┌────────

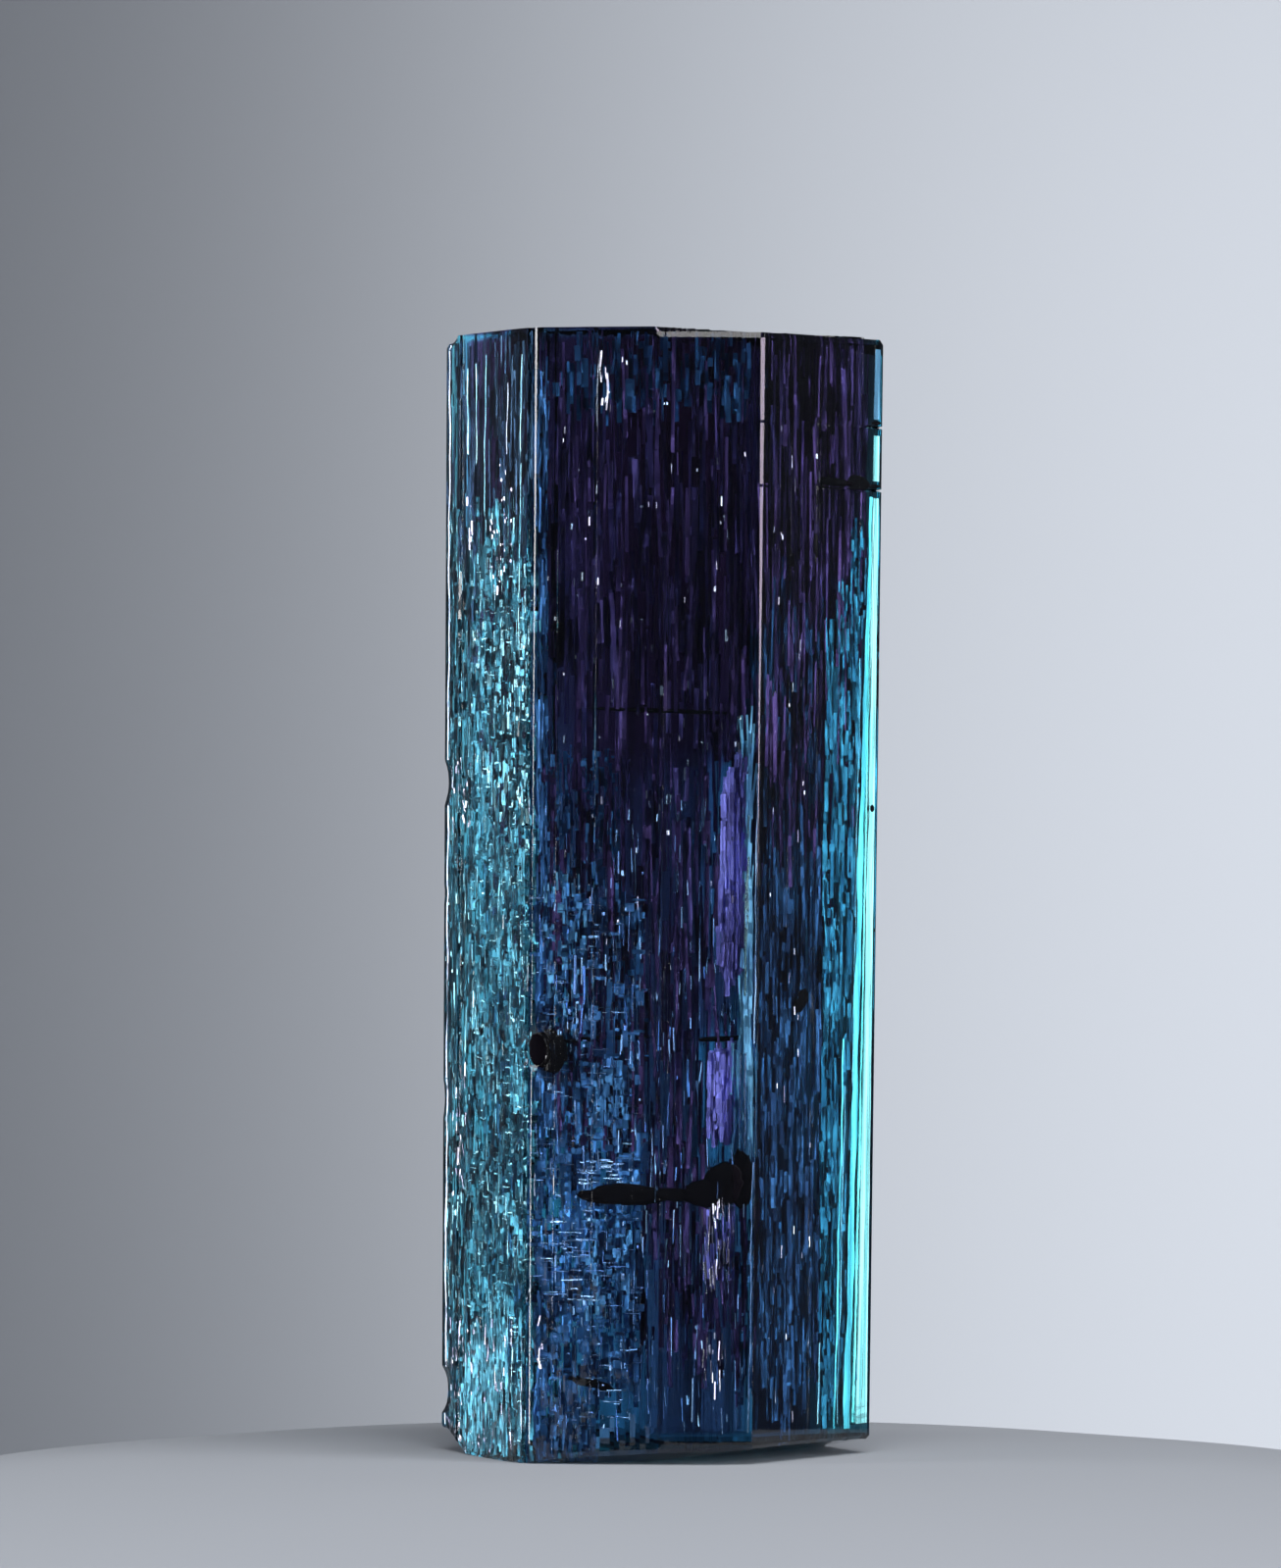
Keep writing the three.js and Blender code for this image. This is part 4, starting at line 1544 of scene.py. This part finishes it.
# place in mm as seen, depth, half width, half height, half thickness, roll in degrees
CRACKS = [
    (-1.2, 5.68, 0.15, 0.55, 0.15, 0.06, -3),
    (-0.65, 5.72, 0.15, 0.85, 0.23, 0.06, -2),
    (0.3, 5.72, 0.2, 0.5, 0.14, 0.06, -4),
    (0.95, 5.75, 0.15, 0.45, 0.3, 0.06, 6),
    (1.35, 5.95, 0.15, 0.42, 0.46, 0.06, -10),
    (1.72, 6.05, 0.15, 0.26, 0.62, 0.06, 0),
    (1.3, 9.0, 0.5, 0.55, 0.06, 0.05, 2),
    (-1.2, 9.0, 0.5, 1.1, 0.05, 0.05, 3),
    (-2.36, 8.75, 0.09, 0.4, 0.48, 0.04, 24),
    (0.0, 15.9, 0.5, 1.6, 0.05, 0.06, -2),
    (-1.4, 1.75, 0.3, 0.5, 0.1, 0.06, -14),
    (3.5, 20.72, 0.3, 0.62, 0.09, 0.06, -3),
    (4.0, 20.68, 0.25, 0.4, 0.19, 0.06, -4),
    (4.36, 20.62, 0.12, 0.18, 0.05, 0.03, 0),
    (4.38, 21.95, 0.12, 0.15, 0.05, 0.03, 0),
    (4.4, 13.85, 0.12, 0.07, 0.08, 0.03, 0),
    (2.95, 9.8, 0.3, 0.18, 0.3, 0.06, -40),
]
LENS_SIDES, LENS_RINGS = 28, 8
RAGGED = 0.07  # how far the rim of a lens goes in and out, as a share of its size


def make_cracks():
    rng = np.random.default_rng(31)
    shape = bmesh.new()
    for x, z, depth, half_width, half_height, half_thick, roll in CRACKS:
        place, facing = seen_at(x, z, depth)
        ragged = 1 + RAGGED * rng.uniform(-1, 1, LENS_SIDES)
        lens = bmesh.ops.create_uvsphere(
            shape, u_segments=LENS_SIDES, v_segments=LENS_RINGS, radius=1
        )["verts"]
        turned = np.radians(facing)
        tilted_by = math.radians(roll)
        for vertex in lens:
            side, up, out = vertex.co.x, vertex.co.y, vertex.co.z
            rim = ragged[round(math.atan2(up, side) / math.tau * LENS_SIDES) % LENS_SIDES]
            across, rise, through = side * half_width * rim, up * half_height * rim, out * half_thick
            along = across * math.cos(tilted_by) - rise * math.sin(tilted_by)
            above = across * math.sin(tilted_by) + rise * math.cos(tilted_by)
            vertex.co = place + MM * Vector((
                along * math.cos(turned) + through * math.sin(turned),
                along * math.sin(turned) - through * math.cos(turned),
                above,
            ))
    bmesh.ops.recalc_face_normals(shape, faces=shape.faces)
    mesh = bpy.data.meshes.new("painted_shade_cracks")
    shape.to_mesh(mesh)
    shape.free()
    # the lenses are painted black, painted shade in place of the dark that light leaves in a gap
    mesh.materials.append(painted_shade_material())
    piece = link(bpy.data.objects.new("painted_shade_cracks", mesh))
    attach(piece, "root")
    print(f"{len(CRACKS)} dark lenses, {len(mesh.polygons)} faces")


make_cracks()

└────────

Extract the data exactly as given.

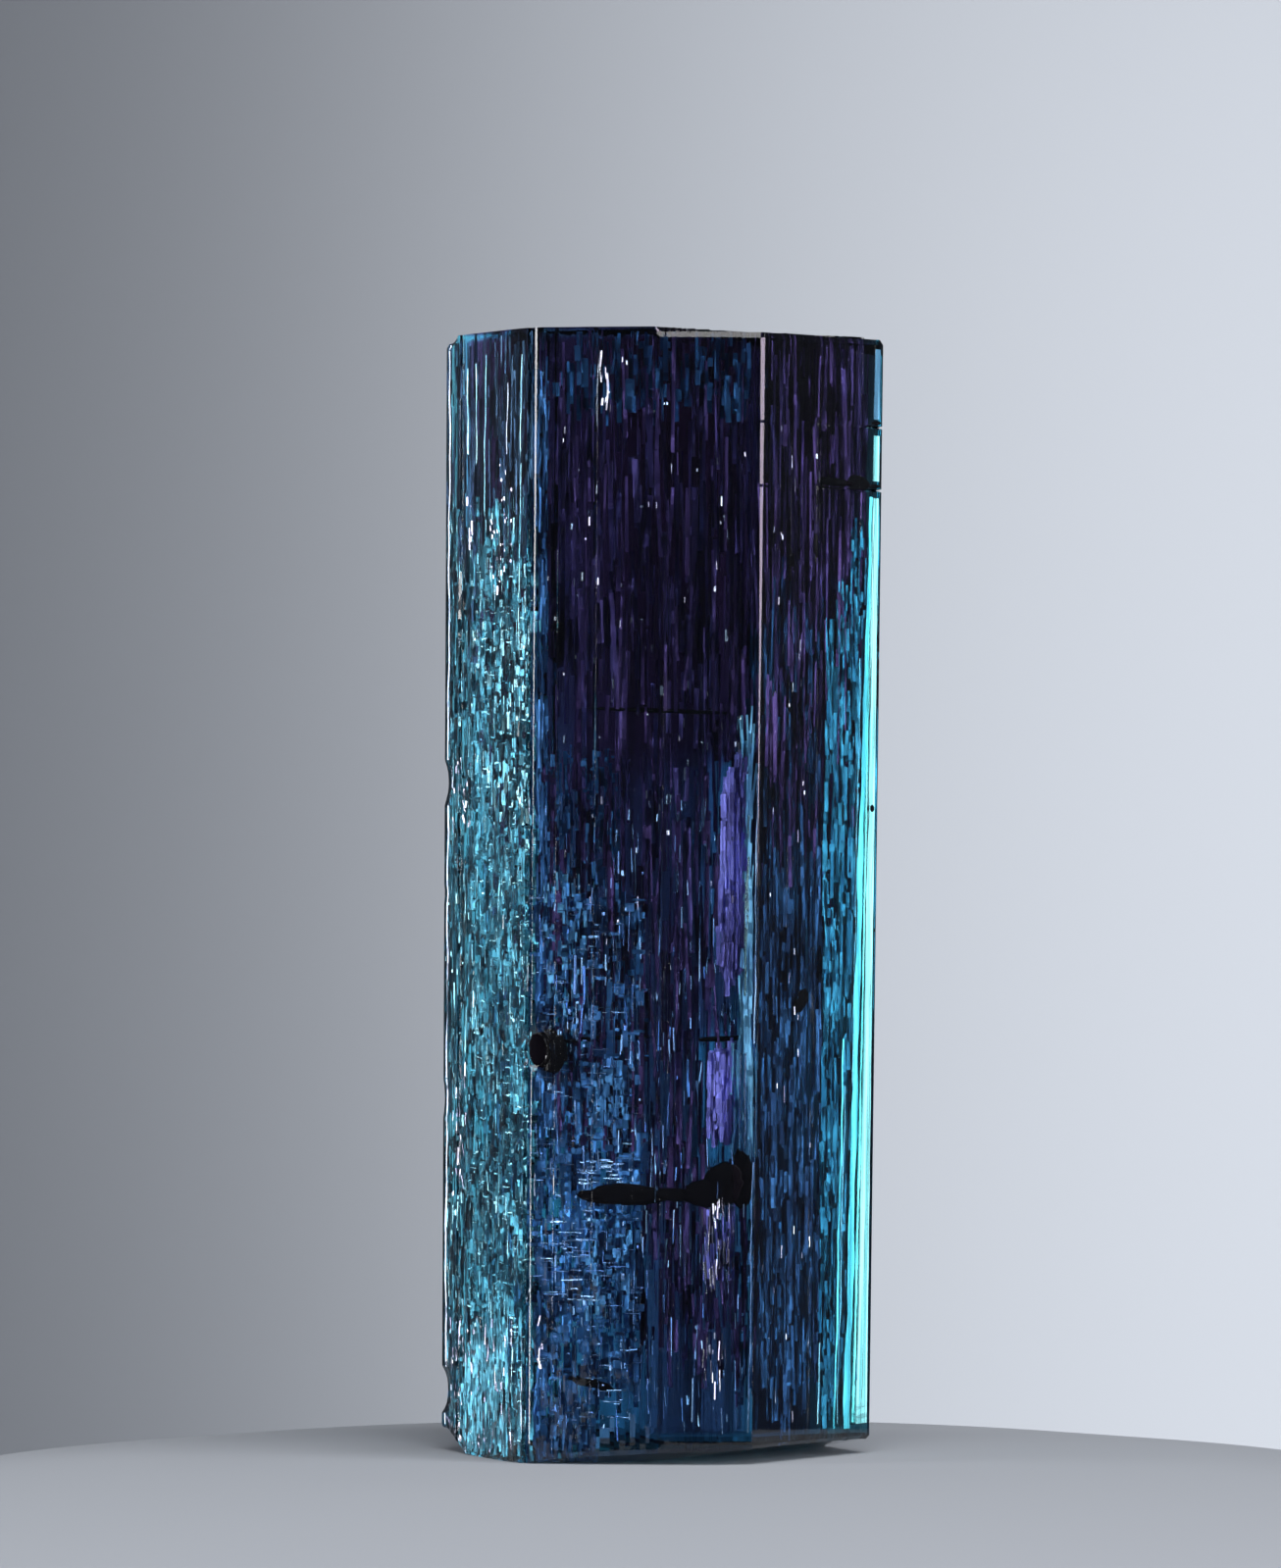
Keep writing the three.js and Blender code for this image. This is part 4, starting at line 1544 of scene.py. This part finishes it.
# place in mm as seen, depth, half width, half height, half thickness, roll in degrees
CRACKS = [
    (-1.2, 5.68, 0.15, 0.55, 0.15, 0.06, -3),
    (-0.65, 5.72, 0.15, 0.85, 0.23, 0.06, -2),
    (0.3, 5.72, 0.2, 0.5, 0.14, 0.06, -4),
    (0.95, 5.75, 0.15, 0.45, 0.3, 0.06, 6),
    (1.35, 5.95, 0.15, 0.42, 0.46, 0.06, -10),
    (1.72, 6.05, 0.15, 0.26, 0.62, 0.06, 0),
    (1.3, 9.0, 0.5, 0.55, 0.06, 0.05, 2),
    (-1.2, 9.0, 0.5, 1.1, 0.05, 0.05, 3),
    (-2.36, 8.75, 0.09, 0.4, 0.48, 0.04, 24),
    (0.0, 15.9, 0.5, 1.6, 0.05, 0.06, -2),
    (-1.4, 1.75, 0.3, 0.5, 0.1, 0.06, -14),
    (3.5, 20.72, 0.3, 0.62, 0.09, 0.06, -3),
    (4.0, 20.68, 0.25, 0.4, 0.19, 0.06, -4),
    (4.36, 20.62, 0.12, 0.18, 0.05, 0.03, 0),
    (4.38, 21.95, 0.12, 0.15, 0.05, 0.03, 0),
    (4.4, 13.85, 0.12, 0.07, 0.08, 0.03, 0),
    (2.95, 9.8, 0.3, 0.18, 0.3, 0.06, -40),
]
LENS_SIDES, LENS_RINGS = 28, 8
RAGGED = 0.07  # how far the rim of a lens goes in and out, as a share of its size


def make_cracks():
    rng = np.random.default_rng(31)
    shape = bmesh.new()
    for x, z, depth, half_width, half_height, half_thick, roll in CRACKS:
        place, facing = seen_at(x, z, depth)
        ragged = 1 + RAGGED * rng.uniform(-1, 1, LENS_SIDES)
        lens = bmesh.ops.create_uvsphere(
            shape, u_segments=LENS_SIDES, v_segments=LENS_RINGS, radius=1
        )["verts"]
        turned = np.radians(facing)
        tilted_by = math.radians(roll)
        for vertex in lens:
            side, up, out = vertex.co.x, vertex.co.y, vertex.co.z
            rim = ragged[round(math.atan2(up, side) / math.tau * LENS_SIDES) % LENS_SIDES]
            across, rise, through = side * half_width * rim, up * half_height * rim, out * half_thick
            along = across * math.cos(tilted_by) - rise * math.sin(tilted_by)
            above = across * math.sin(tilted_by) + rise * math.cos(tilted_by)
            vertex.co = place + MM * Vector((
                along * math.cos(turned) + through * math.sin(turned),
                along * math.sin(turned) - through * math.cos(turned),
                above,
            ))
    bmesh.ops.recalc_face_normals(shape, faces=shape.faces)
    mesh = bpy.data.meshes.new("painted_shade_cracks")
    shape.to_mesh(mesh)
    shape.free()
    # the lenses are painted black, painted shade in place of the dark that light leaves in a gap
    mesh.materials.append(painted_shade_material())
    piece = link(bpy.data.objects.new("painted_shade_cracks", mesh))
    attach(piece, "root")
    print(f"{len(CRACKS)} dark lenses, {len(mesh.polygons)} faces")


make_cracks()